La última vez que estuve en la casa de Frida fue un 7 de julio, día en que ella decía que había nacido. Los guías del Museo la apoyan, celebrando su cumpleaños cada séptimo día del séptimo mes del año, partiendo del décimo año del siglo XX. Sin embargo, parece que su partida de nacimiento es de tres años y un día antes. Frida se divertía mucho presenciando las discusiones de historiadores, biógrafos, universitarios, periodistas, estudiantes y amigos. Le encantaba confundirlos. Se consideraba un duende, un diablillo, juguetona.
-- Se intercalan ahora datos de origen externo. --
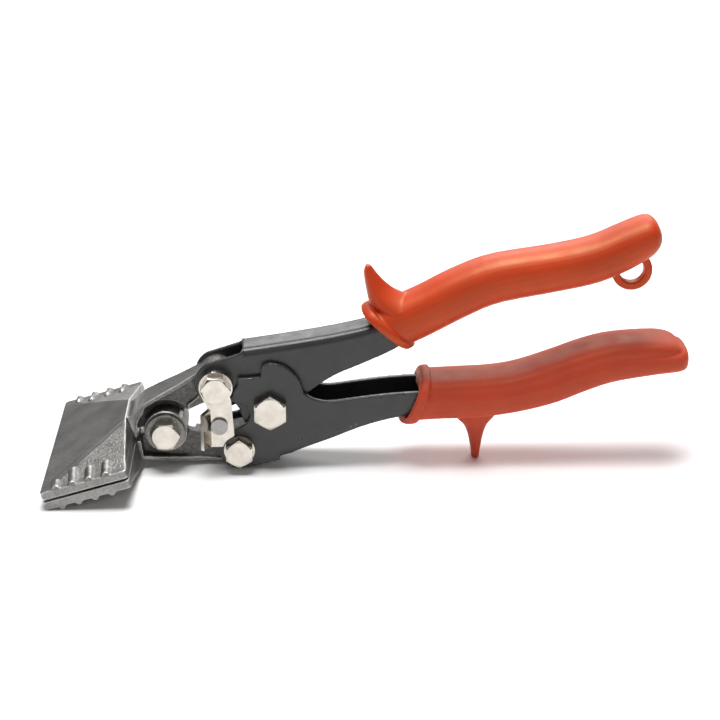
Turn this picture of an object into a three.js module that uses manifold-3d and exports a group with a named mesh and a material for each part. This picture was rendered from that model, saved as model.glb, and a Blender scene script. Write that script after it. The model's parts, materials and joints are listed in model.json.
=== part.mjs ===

Fue con esa fecha en la cabeza, sintiendo la misma emoción que me invadió al saber que estaba en su casa de Coyoachán el día de su cumpleaños, con mi memoria desbordante de instantáneas de mis años con el hombre que tanto amé, que comencé a escribir estas líneas. Poco importa si Frida nació un día como hoy de 1910, o un día como ayer de 1907. Ella fue una gigante, una mujer excepcional que entregó su vida al arte, al hombre que amaba y a sus ideales. Además, nos regaló ese azul único, tono con el que estarán siempre coloreados los recuerdos del hombre que tanto amé.
Nací con una revolución. Que se sepa, con ese fuego nací, llevada por el ímpetu de la revuelta hasta el momento de ver el día. Me inflamó para el resto de mi vida. De niña, crepitaba. Adulta, fui pura llama. Soy la hija de una revolución, de eso no hay duda, y de un viejo dios del fuego, que adoraban mis ancestros. Nací en 1910. Era verano. Pronto, Emiliano Zapata, el Gran Insurrecto, iba a sublevar el sur. Tuve esa suerte: 1910 es mi fecha”.